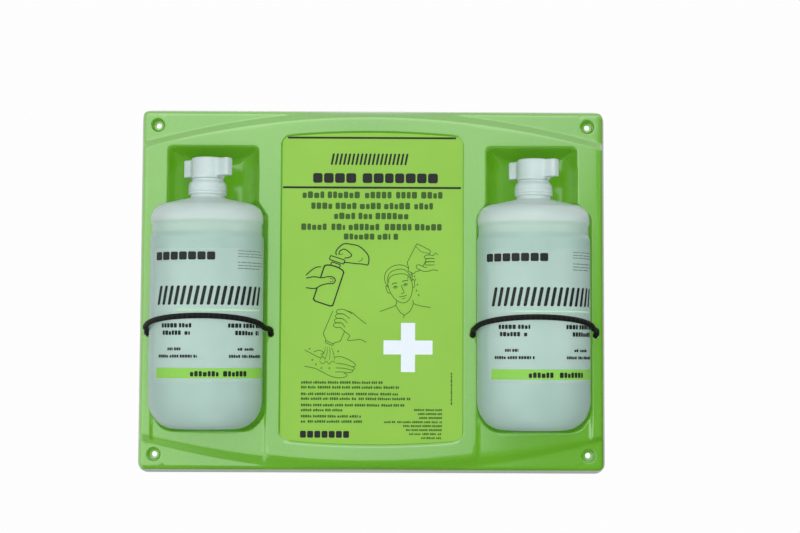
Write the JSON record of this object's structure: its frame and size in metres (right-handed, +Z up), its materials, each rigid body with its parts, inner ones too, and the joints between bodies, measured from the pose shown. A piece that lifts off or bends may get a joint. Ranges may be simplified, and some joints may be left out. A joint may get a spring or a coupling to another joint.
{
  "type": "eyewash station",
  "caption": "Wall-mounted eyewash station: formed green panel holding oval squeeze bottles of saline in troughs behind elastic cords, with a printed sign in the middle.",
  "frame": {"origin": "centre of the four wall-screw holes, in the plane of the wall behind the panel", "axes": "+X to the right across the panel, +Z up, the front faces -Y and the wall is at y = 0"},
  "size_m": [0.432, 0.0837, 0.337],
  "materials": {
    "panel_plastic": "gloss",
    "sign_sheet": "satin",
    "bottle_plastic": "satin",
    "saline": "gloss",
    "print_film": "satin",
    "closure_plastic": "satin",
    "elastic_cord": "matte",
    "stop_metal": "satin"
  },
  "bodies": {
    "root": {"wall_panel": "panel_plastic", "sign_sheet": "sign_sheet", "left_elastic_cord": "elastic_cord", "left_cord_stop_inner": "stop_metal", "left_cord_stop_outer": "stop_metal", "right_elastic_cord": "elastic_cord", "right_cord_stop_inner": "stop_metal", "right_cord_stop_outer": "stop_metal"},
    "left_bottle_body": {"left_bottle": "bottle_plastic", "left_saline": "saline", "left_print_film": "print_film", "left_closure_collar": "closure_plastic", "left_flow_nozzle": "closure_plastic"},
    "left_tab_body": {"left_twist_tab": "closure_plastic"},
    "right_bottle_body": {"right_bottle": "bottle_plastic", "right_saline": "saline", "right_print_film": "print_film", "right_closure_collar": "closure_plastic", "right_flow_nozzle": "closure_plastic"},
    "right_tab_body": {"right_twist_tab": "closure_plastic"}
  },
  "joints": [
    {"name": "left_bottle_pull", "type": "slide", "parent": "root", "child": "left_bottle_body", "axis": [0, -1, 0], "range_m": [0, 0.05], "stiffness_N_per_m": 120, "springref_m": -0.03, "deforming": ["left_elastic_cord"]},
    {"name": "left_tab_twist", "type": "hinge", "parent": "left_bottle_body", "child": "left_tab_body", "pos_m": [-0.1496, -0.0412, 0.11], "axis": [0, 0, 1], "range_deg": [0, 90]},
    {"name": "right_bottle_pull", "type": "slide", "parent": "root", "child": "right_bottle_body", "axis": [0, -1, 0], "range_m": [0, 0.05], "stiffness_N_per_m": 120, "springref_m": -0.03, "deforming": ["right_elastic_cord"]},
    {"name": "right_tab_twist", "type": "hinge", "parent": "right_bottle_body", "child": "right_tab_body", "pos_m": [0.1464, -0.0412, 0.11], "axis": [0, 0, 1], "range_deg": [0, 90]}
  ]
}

> **What the task asks**
Copy all of the material word for word.

> **Result of this task**
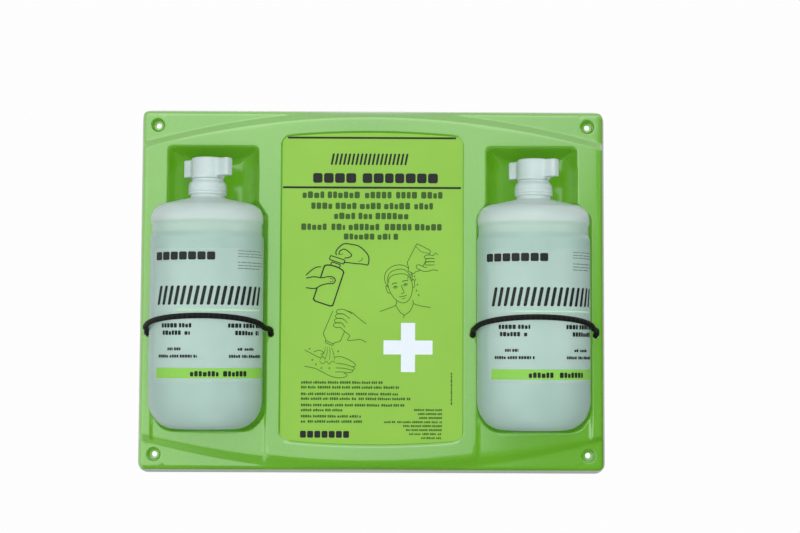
Write the JSON record of this object's structure: its frame and size in metres (right-handed, +Z up), its materials, each rigid body with its parts, inner ones too, and the joints between bodies, measured from the pose shown. A piece that lifts off or bends may get a joint. Ranges may be simplified, and some joints may be left out. A joint may get a spring or a coupling to another joint.
{
  "type": "eyewash station",
  "caption": "Wall-mounted eyewash station: formed green panel holding oval squeeze bottles of saline in troughs behind elastic cords, with a printed sign in the middle.",
  "frame": {"origin": "centre of the four wall-screw holes, in the plane of the wall behind the panel", "axes": "+X to the right across the panel, +Z up, the front faces -Y and the wall is at y = 0"},
  "size_m": [0.432, 0.0837, 0.337],
  "materials": {
    "panel_plastic": "gloss",
    "sign_sheet": "satin",
    "bottle_plastic": "satin",
    "saline": "gloss",
    "print_film": "satin",
    "closure_plastic": "satin",
    "elastic_cord": "matte",
    "stop_metal": "satin"
  },
  "bodies": {
    "root": {"wall_panel": "panel_plastic", "sign_sheet": "sign_sheet", "left_elastic_cord": "elastic_cord", "left_cord_stop_inner": "stop_metal", "left_cord_stop_outer": "stop_metal", "right_elastic_cord": "elastic_cord", "right_cord_stop_inner": "stop_metal", "right_cord_stop_outer": "stop_metal"},
    "left_bottle_body": {"left_bottle": "bottle_plastic", "left_saline": "saline", "left_print_film": "print_film", "left_closure_collar": "closure_plastic", "left_flow_nozzle": "closure_plastic"},
    "left_tab_body": {"left_twist_tab": "closure_plastic"},
    "right_bottle_body": {"right_bottle": "bottle_plastic", "right_saline": "saline", "right_print_film": "print_film", "right_closure_collar": "closure_plastic", "right_flow_nozzle": "closure_plastic"},
    "right_tab_body": {"right_twist_tab": "closure_plastic"}
  },
  "joints": [
    {"name": "left_bottle_pull", "type": "slide", "parent": "root", "child": "left_bottle_body", "axis": [0, -1, 0], "range_m": [0, 0.05], "stiffness_N_per_m": 120, "springref_m": -0.03, "deforming": ["left_elastic_cord"]},
    {"name": "left_tab_twist", "type": "hinge", "parent": "left_bottle_body", "child": "left_tab_body", "pos_m": [-0.1496, -0.0412, 0.11], "axis": [0, 0, 1], "range_deg": [0, 90]},
    {"name": "right_bottle_pull", "type": "slide", "parent": "root", "child": "right_bottle_body", "axis": [0, -1, 0], "range_m": [0, 0.05], "stiffness_N_per_m": 120, "springref_m": -0.03, "deforming": ["right_elastic_cord"]},
    {"name": "right_tab_twist", "type": "hinge", "parent": "right_bottle_body", "child": "right_tab_body", "pos_m": [0.1464, -0.0412, 0.11], "axis": [0, 0, 1], "range_deg": [0, 90]}
  ]
}